If there were any remaining doubts about the purposefulness of Taibleson’s answers, she laid them to rest in an exchange with Missouri Republican Senator Josh Hawley, who asked if she recognized Dobbs as “controlling precedent.” At first, Taibleson echoed her responses about Obergefell and Griswold, saying that she would “faithfully follow” Dobbs. But when Hawley pressed, asking whether she considers the three-year-old Dobbs decision to be “controlling precedent and settled law,” she said yes—a degree of certainty she could not muster when Blumenthal asked her about cases that the Court had decided seven and 60 years earlier.
Taibleson is just one of many Trump nominees to thread this particular rhetorical needle. On September 3, also under questioning from Blumenthal, five district court nominees heartily agreed that Brown and Loving were “correctly decided,” but pivoted to the “binding precedent” and “faithfully apply” language when asked about Obergefell. In July, Eric Tung, a Ninth Circuit nominee who had no problem casting aspersions on Obergefell when speaking at a recent Federalist Society event, would only say that the Court had “granted” a constitutional right to same-sex marriage—a dog whistle that the activists who consider Obergefell to be a heinous act of liberal judicial activism understood loud and clear.

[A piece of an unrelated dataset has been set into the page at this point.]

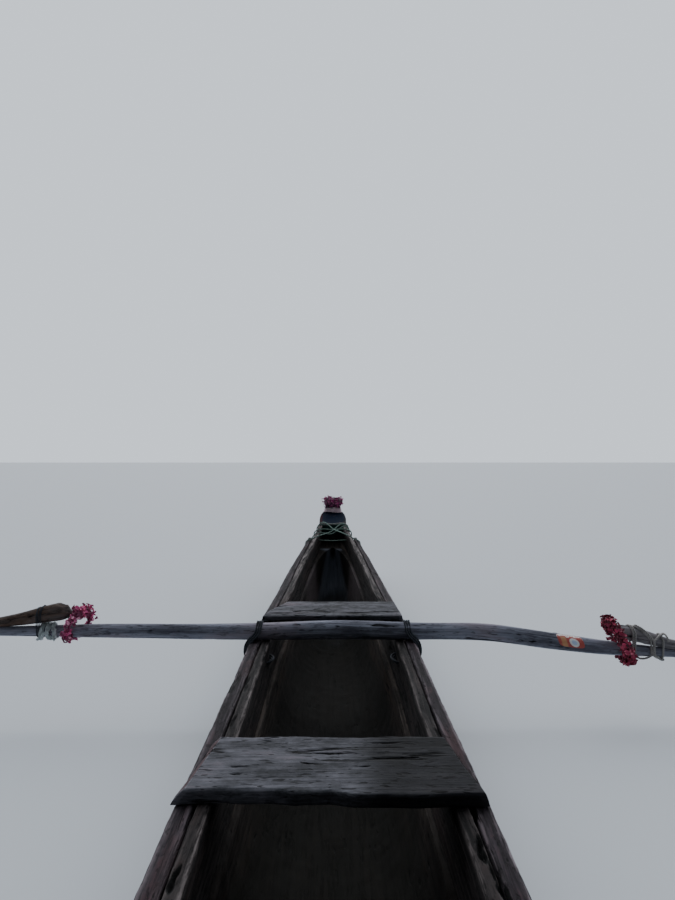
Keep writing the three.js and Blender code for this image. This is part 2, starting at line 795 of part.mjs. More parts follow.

During her back-and-forth with Blumenthal, Taibleson repeatedly appealed to her obligation not to opine on Supreme Court decisions that do not qualify as “monumental.” But as Blumenthal put it, “There are a lot of folks who would feel that Obergefell is a ‘monumental’ decision, too.” Especially for her conservative skeptics, Taibleson’s careful answers reveal how Trump’s nominees are expected to treat Obergefell and Griswold relative to other Supreme Court precedents: She is making clear that she does not necessarily consider the underlying legal questions to be settled—and, by implication, that the conservative crusade to overturn these cases is entirely legitimate, and maybe even welcome.